Reinforcement learning with verifiable rewards (RLVR) has emerged as the leading approach for enhancing reasoning capabilities in large language models. However, it faces a fundamental compute and memory asymmetry: rollout generation is embarrassingly parallel and memory-light, whereas policy updates are communication-heavy and memory-intensive. To address this, we introduce PODS (Policy Optimization with Down-Sampling), which decouples rollout generation from policy updates by training only on a strategically selected subset of rollouts, maintaining learning quality while dramatically reducing update costs. We propose a principled subset selection criterion, max-variance down-sampling, that maximizes reward diversity, and provide an efficient $O(n\log n)$ implementation. Empirically, Group Relative Policy Optimization (GRPO) with PODS achieves the peak test accuracy of vanilla GRPO at least $\mathbf{1.7\times}$ faster across the different reasoning benchmarks and hardware configurations we tested.

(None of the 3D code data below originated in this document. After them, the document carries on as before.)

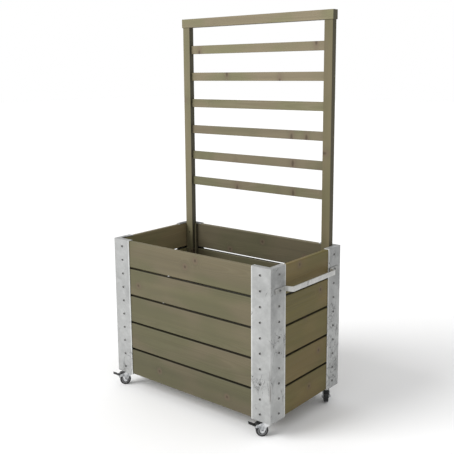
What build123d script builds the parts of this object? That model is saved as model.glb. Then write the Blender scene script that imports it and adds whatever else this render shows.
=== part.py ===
from build123d import *

import os
from math import cos, radians, sin

# Wooden planter box on four braked swivel casters, with a ladder trellis at the back.
# Millimetres, +Z up. X runs along the long front wall and -Y is the front.
# The origin is on the floor, under the middle of the box.

# ---- Box ----
LENGTH = 870.0  # over the steel corners
WIDTH = 500.0
BOARD_HEIGHT = 117.0
BOARD_THICKNESS = 20.0
BOARD_GAP = 8.0
BOARD_ROWS = 5
BOARD_EDGE = 4.0  # rounding of the planed edges
STEEL = 3.0  # sheet of the corner angles

# ---- Steel corner angles ----
LEG_WIDTH = 95.0
FLANGE_WIDTH = BOARD_THICKNESS + STEEL
CORNER_RADIUS = 4.0
BASE_CHAMFER = 22.0

# ---- Fasteners ----
SCREW_INSET = 52.0  # from the outer corner
SCREW_SPREAD = 31.0  # above and below the middle of a board
SCREW_DIAMETER = 5.0
SCREW_LENGTH = 20.0
SCREW_HEAD = 11.0
BOLT_DIAMETER = 8.0
BOLT_LENGTH = 24.0
BOLT_HEAD = 13.0
HEAD_HEIGHT = 0.24  # of a pan head, as a share of its diameter
RECESS_WIDTH = 0.48  # of the driver's socket, as a share of the head's diameter
WOOD_SCREW_DIAMETER = 4.0
WOOD_SCREW_HEAD = 8.0
WOOD_SCREW_LENGTH = 38.0
LONG_WOOD_SCREW = 70.0  # through a trellis post or the top rail

# ---- Handles ----
HANDLE_THICKNESS = 4.0
HANDLE_HEIGHT = 20.0
HANDLE_STANDOFF = 35.0  # from the steel to the outer face of the bar
HANDLE_REACH = 226.0  # half the span over both tabs
HANDLE_BEND = 162.0  # half the span between the inner bends
HANDLE_SLANT = 10.0
HANDLE_BEND_RADIUS = 5.0

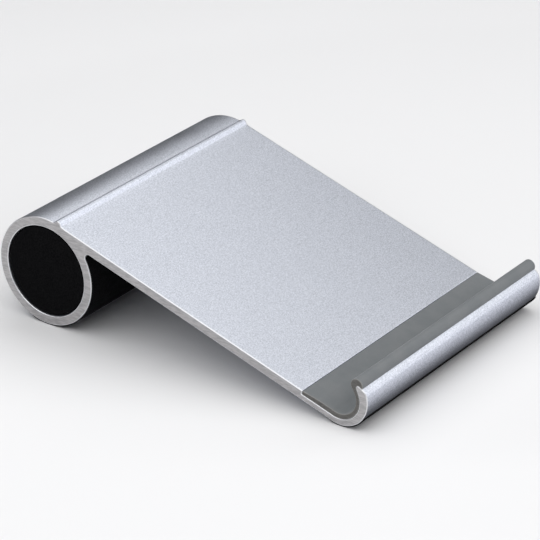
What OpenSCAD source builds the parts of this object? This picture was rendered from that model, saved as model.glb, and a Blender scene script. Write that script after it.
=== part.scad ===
/* [Stand] */
// Width of the stand, along the tube
width = 120; // [90:1:200]
// Thickness of the sloping plate
plate_t = 3.75; // [3:0.25:4.5]
// Distance along the plate from the tube's axis to the hook's centre
reach = 134; // [110:1:180]

/* [Tube] */
// Outside diameter of the rear tube
tube_d = 45; // [42:0.5:50]
// Wall of the tube
tube_wall = 3.75; // [3:0.25:4.5]
// Radius of the fillet between the tube and the plate's underside
web_fillet = 1.8; // [0.8:0.1:2]
// Height of the stop ridge above the plate
ridge_h = 1.5; // [1:0.1:2]
// Width of the stop ridge's flat top
ridge_top = 1; // [0.6:0.1:2]

/* [Front hook] */
// Outside diameter of the hook
hook_d = 24; // [23:0.5:26]
// Height of the hook's centre above the plate
hook_rise = 8; // [7.8:0.1:8.4]
// Diameter of the channel inside the bare metal hook
channel_d = 18; // [17.5:0.1:18.3]
// Direction from the hook's centre at which its outside turns in towards the lip
lip_turn = 32; // [28:1:36]
// Radius of that turn
lip_round = 3; // [2.5:0.1:3.5]
// Radius of the lip's nose
nose_r = 0.85; // [0.6:0.05:1]
// Direction of the nose from the hook's centre
nose_angle = 53; // [51:0.5:55]

/* [Silicone liner] */
// Depth of the recess that seats the liner
recess = 1.5; // [1.2:0.1:1.8]
// Length of the liner's flat part, back from the hook's centre
liner_flat = 14.8; // [12:0.2:24]
// Height of the liner's flat part above the plate
liner_rise = 0.6; // [0.3:0.1:0.8]
// Length of the ramp at the liner's rear edge
liner_ramp = 7.5; // [4:0.5:9]
// Diameter of the groove that holds the tablet's edge
groove_d = 14.3; // [13.8:0.1:14.5]
// Radius of the bead over the lip
bead_r = 2.55; // [2.4:0.05:2.7]
// Play at the liner's rear edge and at its two ends
liner_play = 0.1; // [0.05:0.05:0.3]

/* [Feet] */
// Thickness of the rubber feet
foot_t = 0.3; // [0.3:0.1:1]
// Thickness of the adhesive films
film_t = 0.1; // [0.1:0.05:0.2]
// Distance from the feet to the stand's cut ends
foot_inset = 0.3; // [0.3:0.1:5]
// Where the rear foot ends, past its line of contact
rear_foot_back = 20; // [10:1:60]
// Where the front foot starts, before its line of contact
front_foot_front = 60; // [15:1:60]
// Where the front foot ends, past its line of contact
front_foot_back = 22; // [10:1:24]

/* [Roller] */
// Gap between the roller and the tube's bore
roller_gap = 0.35; // [0.3:0.05:0.6]
// Distance from the roller's ends to the stand's cut ends
roller_inset = 0.5; // [0.3:0.1:2]
// Outside diameter of the roller's core
core_d = 28; // [24:0.5:30]
// Wall of the core
core_wall = 2; // [1.5:0.25:3]
// Thickness of the caps' discs
cap_t = 2; // [1.5:0.25:4]
// Length of the caps' spigots
spigot_l = 8; // [5:0.5:15]
// Chamfer round the caps' rims
cap_edge = 0.4; // [0.2:0.1:0.6]

/* [Hidden] */
$fn = 128;

// Section coordinates: the first runs along the plate from above the tube's axis to the front,
// and the second is the height above the plate's top.
tube_r = tube_d / 2;
bore_r = tube_r - tube_wall;
tube_c = [0, -tube_r];
hook_r = hook_d / 2;
hook_c = [reach, hook_rise];
// Round and flat stretches that would only touch are made to cross by these small amounts
overlap = 0.05;
graze = 0.02;
spigot_play = 0.05;
arc_step = 10;
clear = 30;
saw_room = 2;

// The stand rests on the tube's foot and the hook's foot, so its slope is their common tangent's.
centres = hook_c - tube_c;
tilt = atan2(centres[1], centres[0]) + asin((tube_r - hook_r) / norm(centres));
down = tilt - 90;
lift = film_t + foot_t;
span = sqrt(pow(norm(centres), 2) - pow(tube_r - hook_r, 2));
depth = span + tube_r + hook_r;
tube_y = depth / 2 - tube_r;
tube_z = tube_r + lift;

// The stop ridge, seen in section
ridge_front_foot = 3;
ridge_front_knee = [1.75, 0.2];
ridge_back_run = 2.9;

// The fillet between the tube and the plate's underside. The rear foot lines it.
fillet_v = overlap - plate_t - web_fillet;
fillet_c = [sqrt(pow(tube_r + web_fillet - overlap, 2) - pow(fillet_v + tube_r, 2)), fillet_v];
fillet_end = direction(fillet_c, tube_c) + 360;
foot_fillet_r = web_fillet - overlap - film_t - foot_t;
// Degrees by which the rear foot's two sections cross where the fillet meets the tube
foot_lap = 0.2;

// The channel in the bare metal
channel_r = channel_d / 2;
channel_c = [reach - 0.4, channel_r - recess - overlap];
recess_u = reach - liner_flat;

// The lip: its outside turns in, slopes to a rounded nose, and runs down into the channel
turn_c = hook_c + (hook_r - lip_round + graze) * heading(lip_turn);
nose_reach = 9.5;
nose_c = hook_c + nose_reach * heading(nose_angle);
slope_angle = outer_tangent(nose_c, nose_r, turn_c, lip_round);
inner_angle = cross_tangent(channel_c, channel_r, nose_c, nose_r);

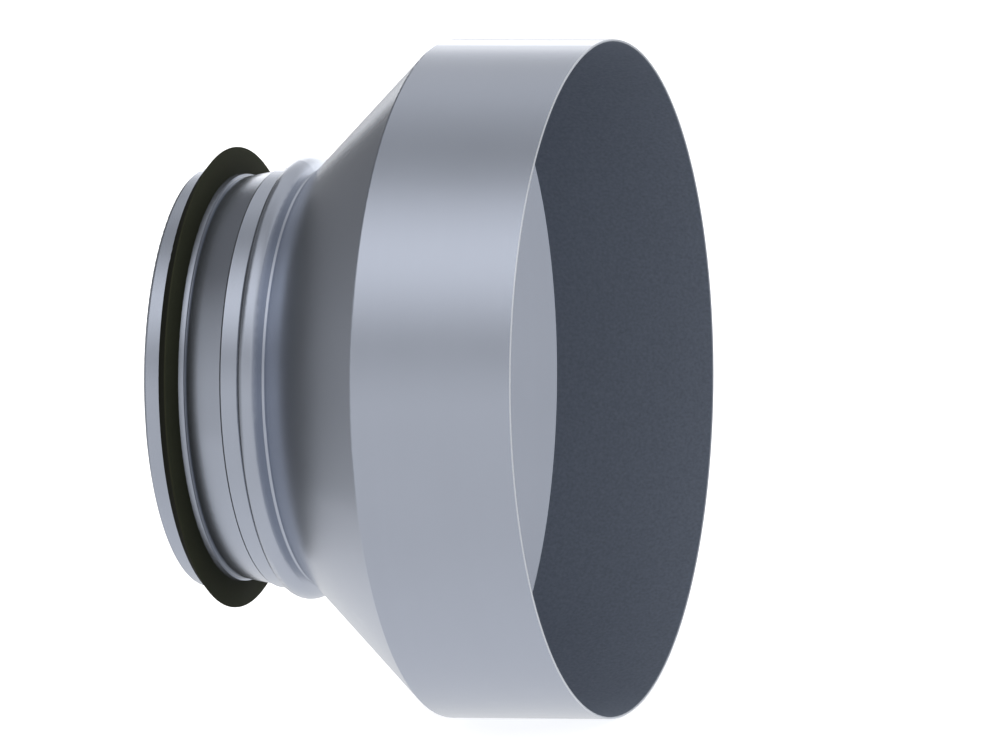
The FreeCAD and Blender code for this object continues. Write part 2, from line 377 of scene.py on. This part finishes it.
def make_floor():
    """A white floor that keeps the object's soft shadow, and that the metal mirrors as white, with
    a painted pool of light under the object and painted shade at the back on the left.
    """
    material, tree, surface = new_material("white_floor")
    path = add(tree, "ShaderNodeLightPath")
    # To the camera: grey that takes the shadow, with a glow
    diffuse = add(tree, "ShaderNodeBsdfDiffuse", Color=grey(FLOOR_GREY) + (1.0,))
    glow = add(tree, "ShaderNodeEmission")
    strength = math_node(tree, "MULTIPLY", path.outputs["Is Camera Ray"], FLOOR_GLOW)
    tree.links.new(strength, glow.inputs["Strength"])
    seen = add(tree, "ShaderNodeAddShader")
    tree.links.new(diffuse.outputs[0], seen.inputs[0])
    tree.links.new(glow.outputs[0], seen.inputs[1])
    # In reflections: a steady white, with a painted pool of light under the object and painted
    # shade at the back on the left
    place = add(tree, "ShaderNodeNewGeometry").outputs["Position"]
    reach = add(tree, "ShaderNodeVectorMath", operation="DISTANCE")
    tree.links.new(place, reach.inputs[0])
    reach.inputs[1].default_value = PAINTED_LIGHT_CENTRE
    painted_light = ramp(tree, reach.outputs["Value"], PAINTED_LIGHT_STOPS, "EASE")
    painted_light_level = math_node(tree, "MULTIPLY_ADD", painted_light, PAINTED_LIGHT_GAIN, FLOOR_MIRRORED)
    x, y, _ = xyz(tree, place)
    left = rise(tree, x, PAINTED_SHADE_LEFT_START, -PAINTED_SHADE_RUN)
    behind = rise(tree, y, PAINTED_SHADE_BACK_START, PAINTED_SHADE_RUN)
    floor_shade = math_node(tree, "MULTIPLY", left, behind)
    floor_shade_level = math_node(tree, "MULTIPLY_ADD", floor_shade, -PAINTED_SHADE_DEPTH, 1.0)
    mirrored = add(tree, "ShaderNodeEmission")
    tree.links.new(math_node(tree, "MULTIPLY", painted_light_level, floor_shade_level), mirrored.inputs["Strength"])
    glossy, passing = path.outputs["Is Glossy Ray"], path.outputs["Is Transmission Ray"]
    mix = add(tree, "ShaderNodeMixShader")
    tree.links.new(math_node(tree, "MAXIMUM", glossy, passing), mix.inputs[0])
    tree.links.new(seen.outputs[0], mix.inputs[1])
    tree.links.new(mirrored.outputs[0], mix.inputs[2])
    tree.links.new(mix.outputs[0], surface)
    bpy.ops.mesh.primitive_plane_add(size=FLOOR_SIZE, location=(0.0, 0.0, FLOOR_LEVEL))
    floor = bpy.context.object
    floor.name = "floor"
    floor.data.materials.append(material)


def make_painted_reflection_card():
    """A glowing card with painted shades on the left, seen only in reflections, that the cone, the
    bead and the tapered tube mirror.
    """
    material, tree, surface = new_material("painted_reflection_card")
    glow = add(tree, "ShaderNodeEmission")
    tree.links.new(glow.outputs[0], surface)
    _, y, z = xyz(tree, add(tree, "ShaderNodeNewGeometry").outputs["Position"])
    # A ramp starts at 0, so heights are taken from the floor
    height = math_node(tree, "SUBTRACT", z, FLOOR_LEVEL)
    shade = ramp(tree, height, [(level - FLOOR_LEVEL, shade) for level, shade in CARD_PAINTED_SHADES])
    fade = rise(tree, y, CARD_FRONT, CARD_SOFT_EDGE)
    tree.links.new(blend(tree, fade, grey(CARD_PAINTED_EDGE_SHADE), shade), glow.inputs["Color"])
    outline = [
        (CARD_FRONT, FLOOR_LEVEL), (CARD_BACK, FLOOR_LEVEL), (CARD_BACK, CARD_TOP),
        (CARD_CUT_END, CARD_TOP), (CARD_FRONT, CARD_CUT_HEIGHT),
    ]
    mesh = bpy.data.meshes.new("painted_reflection_card")
    corners = [(CARD_PLACE, y_place, z_place) for y_place, z_place in outline]
    mesh.from_pydata(corners, [], [range(len(corners))])
    mesh.materials.append(material)
    card = bpy.data.objects.new("painted_reflection_card", mesh)
    bpy.context.scene.collection.objects.link(card)
    card.visible_camera = False
    card.visible_diffuse = False
    card.visible_shadow = False


def make_studio_light():
    """The surrounding studio: bands of light by their angle about X, from the front over."""
    world = bpy.data.worlds.new("studio")
    bpy.context.scene.world = world
    world.use_nodes = True
    tree = world.node_tree
    tree.nodes.clear()
    output = add(tree, "ShaderNodeOutputWorld")
    background = add(tree, "ShaderNodeBackground", Strength=LIGHT_SCALE)
    tree.links.new(background.outputs[0], output.inputs["Surface"])
    x, y, z = xyz(tree, add(tree, "ShaderNodeTexCoord").outputs["Generated"])
    angle = math_node(tree, "ARCTAN2", z, math_node(tree, "MULTIPLY", y, -1.0))
    share = math_node(tree, "DIVIDE", angle, math.pi)
    stops = [(degrees / 180, level / LIGHT_SCALE) for degrees, level in LIGHT_BANDS]
    bands = ramp(tree, share, stops)
    right = rise(tree, x, RIGHT_START, RIGHT_RUN)
    even = grey(RIGHT_LEVEL / LIGHT_SCALE)
    tree.links.new(blend(tree, right, bands, even), background.inputs["Color"])


bpy.context.scene.view_settings.view_transform = "Standard"
make_camera()
make_floor()
make_painted_reflection_card()
make_studio_light()
dress()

翻译：可验证奖励的强化学习已成为提升大语言模型推理能力的主流方法。然而，该方法面临计算与内存的根本性不对称：推演生成过程具有高度并行性且内存占用低，而策略更新则需密集通信且内存消耗大。为解决此问题，我们提出PODS（降采样策略优化），该方法通过仅对策略性选取的推演子集进行训练，将推演生成与策略更新解耦，在保持学习质量的同时显著降低更新成本。我们提出一种理论化的子集选取准则——最大方差降采样，以最大化奖励多样性，并提供一种高效的$O(n\log n)$实现。实证表明，采用PODS的组相对策略优化在不同推理基准测试和硬件配置中，达到原始GRPO峰值测试准确率的速度至少提升$\mathbf{1.7\times}$。